Note: The Zornhau is also discussed on Page 21 of Goliath.
 
Doebringer
This is regarding the Rage strike [Zornhaw] When someone strikes at you from above, strike a rage strike [Zornhaw] and draw (or slide?) the point at him, and you shall also step towards the right side. If he notices this, take away from above without fear, be stronger, turn [Wind] against it, and take it down. If he notices this, then go down. Note this; strike [Hewe], thrust [Stiche], guards [Leger], soft [Weich] or hard [Herte]. At once [Indes] and the before [Vor] the after [Nach] do not haste into war, what the war strikes from above, is ashamed from below. In all turnings [Winden], strikes, thrusts and cuts learn to find. You shall also try strikes, thrusts or cuts in all meetings with the masters if you whish to fool them. Do not strike at the sword, but always to the openings, to the head, the body if you whish to remain unharmed. If you hit or miss, always search for the openings, in all teachings turn the point to the openings. He who strikes widely around, he will often become seriously shamed. Always strike and thrust at the closest openings.

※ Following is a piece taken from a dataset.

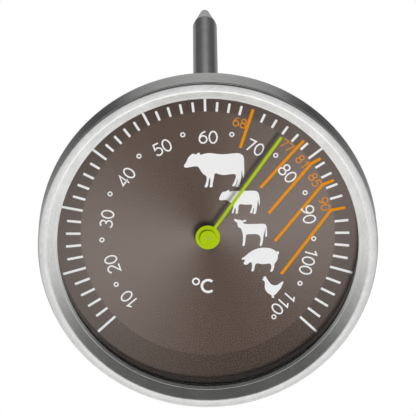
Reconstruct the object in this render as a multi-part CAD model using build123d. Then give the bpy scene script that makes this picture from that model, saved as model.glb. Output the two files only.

 Glossa. Here note that Liechtenauer strikes an upper strike [Oberhaw] from the shoulder, it is called the rage strike [Czornhaw].  When you are angry and raging, then no strike is as ready as this upper strike [Oberhaw] struck from the shoulder at the opponent. That is why Liechtenauer means that when someone strikes an upper strike [Oberhaw] against you, then you shall strike a rage strike [Czornhaw] at him; that is you move quickly in towards him with your point leading. If he defends against your point, then go quickly up and over to the other side of his sword. If he defends against that as well, then be hard and strong in your sword and turn [Wind] quickly and skilfully. If he defends against your thrust then throw and strike quickly below and you will hit him in the legs. That is you should always try one after the other so that he never has a chance to come to blows himself. And the aforesaid words Before [Vor] after [Noch] at once [Indes] weak [Swach], Strong [Stark], strike [Hewe], thrust [Stiche] and Cut [Snete], these you should think on well and never forget in your swordplay. And you should not rush into war, since if you fail above were you aim, then you will hit below as you will hear how to do one out of the other according to the true art, regardless if it is a strike, thrust or cut. And you shall not strike at the sword, but at the man himself, to the head or the body anywhere you can. One can also understand the first passage so that when you strike from above with the rage strike [Czornhaw], then you are also using the point of the rage strike. Just act according to this teaching, and always be in motion, whether you hit him or not, so that he cannot come to blows. And always step well out to the side with the strikes. And also know that from two strikes alone come all other strikes that are possible to name: Over and Under.